Alberto Atienza
Se fue el “Comandante” Lemos, el Rafael, con toda una enorme carpeta de viajes, vivencias y buenas manos para amigos y desconocidos. No hay que decir, como en las necrológicas tradicionales “dejó un vacío imposible de llenar” porque no es cierto. Toneladas de cariño, si es que los afectos pueden ser puestos en balanza, quedan en el alma de los que supieron de la grandeza y bondad que lo iluminaban.
Imposible olvidar su voz tonante, el atuendo de guerrillero: borceguíes, ajustada bombacha, ancho cinto, camisa vasta. La melena negra que le sobrepasaba los hombros, bigotes, barba recortada. Así se vestía en invierno y verano. Durante los días de democracia y en plena época de gobiernos militares. Y no lo metían preso porque al requerirlo de documentos, al interceptarlo una patrulla, él sacaba armas: su simpatía, el conocimiento de los lejanos lugares donde habitó. Se calzaba infaltables lentes clipper, subía a una reluciente camioneta último modelo y los perseguidores advertían que estaban ante un soldado de una armada distinta. Alguien que peleó siempre por el conocimiento de los pueblos, por la alegría. Cerveza en mano brindaba por los seres originarios de América a los que estudió en profundidad y a los que enalteció hasta el postrer segundo.
Tenía plata el “Comandante” y la gastaba bien. Vivió largo tiempo en la isla de Pascua. Se convirtió en parte de esa comarca de misterio. También residió en las márgenes del lago Titicaca, en una casita convertida en uno de sus hogares. Pronto la gente empezaba a quererlo, porque él no era un extranjero. Venía de la más poderosa patria, la del amor. Era aceptado más allá de credos y nacionalidades.

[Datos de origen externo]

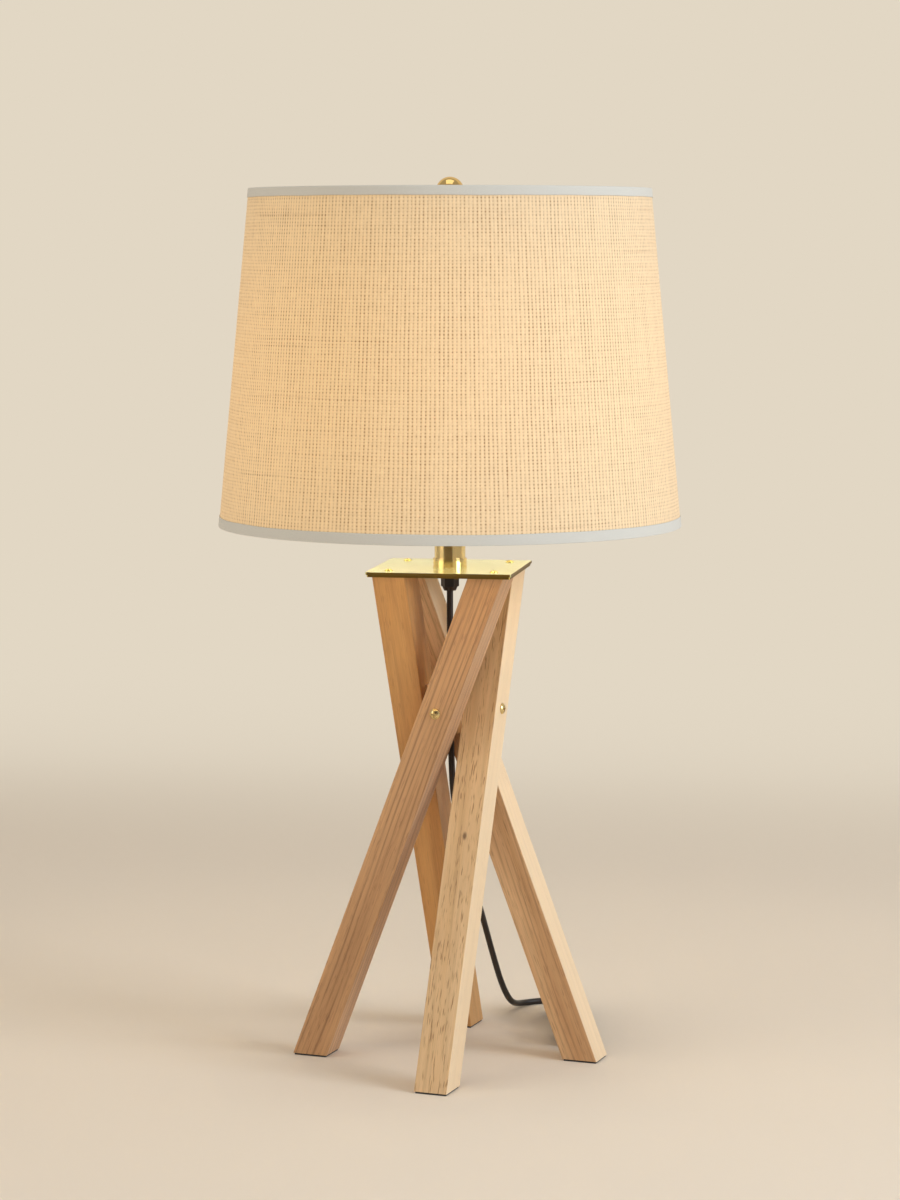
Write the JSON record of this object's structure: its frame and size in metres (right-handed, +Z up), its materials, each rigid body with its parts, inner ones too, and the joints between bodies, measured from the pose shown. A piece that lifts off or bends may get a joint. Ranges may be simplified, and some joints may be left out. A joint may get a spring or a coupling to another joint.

Uno de sus grandes amigos fue el legendario cura Contreras. Colaboró con materiales, en la construcción de la obra que dejó ese sacerdote, casi un santo, en el barrio La Gloria. Forestó el predio y le hizo una parrilla para que el religioso recibiera a sus amigos. De ideas totalmente opuestas, ambos encontraron el sendero de la amistad, del respeto. Ayudaba en silencio, con sus estudios y alimentos, a jóvenes y niños. Algunos, al fallecer Rafael, revelaron que sus vidas fueron bien encaminadas por esa suerte de ángel raramente caracterizado. Los paraba en la calle y les preguntaba: ¿A vos qué te pasa? ¿Por qué tenés esa cara? Vení, vamos a comer algo y conversamos?